On the follow-up ‘Hundred Years Apart’ - due for release on September 30th through Wohone Records - Grace Solero’s core creative duo are joined by drummer Maurizio Liberato and multi-talented bassist Bjorn Zetterlund, who recorded and engineered the record at the band’s self-built North London studio.   By turns both grand and understated, the second album knows when to apply full-force, bracing blasts of gritty noise, and equally how to hold listeners rapt with the subtleties of a single, sustained note or well-placed seconds silence.  At their most sonically abrasive Grace Solero channel the emotional intensity of grunge icons such as Soundgarden and Smashing Pumpkins, at their most audacious and extravagant they bring to mind Muse's stadium bombast, and, on a sublime, stripped-down cover of ‘Yard of Blonde Girls’, Grace delivers a performance which makes plain why frequent Jeff Buckley comparisons have been fully deserved.
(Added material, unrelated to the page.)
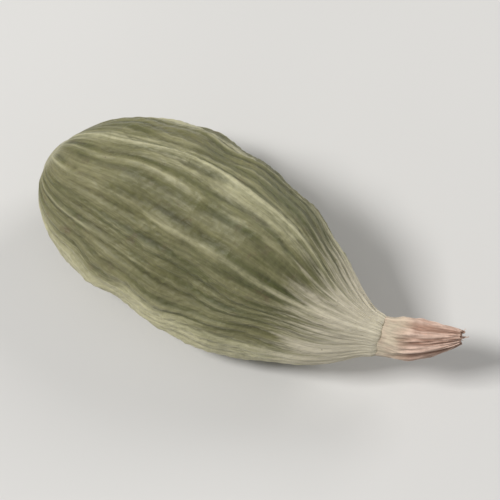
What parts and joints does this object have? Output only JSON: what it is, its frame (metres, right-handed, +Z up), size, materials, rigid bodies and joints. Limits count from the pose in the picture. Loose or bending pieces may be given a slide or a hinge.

Critics have also likened Grace's vocals to Alanis Morissette, PJ Harvey and Skunk Anansie frontwoman Skin.  For 'Hundred Years Apart' she recorded the majority of her vocal parts live with the band, and the results achieved this way testify both the strength of the talents at work within the group, and the cohesive chemistry between them.  Needless to say, the band possess a captivating stage presence, which has been honed through extensive touring, everywhere from intimate clubs to large stages at outdoor festivals in both Europe and the USA.    It’s a true one-of-a-kind artist who can say she’s performed alongside The Vibrators’ Knox (who in turn said Grace possesses “a world class voice”), Slade’s Noddy Holder (with whom she co-starred in a musical production of Dickens’ ‘A Christmas Carol’ at London’s Union Chapel) and Tristania’s Mariangela Demurtas - who appears on new single 'Electro' and describes Grace as “one of the most talented people I know”.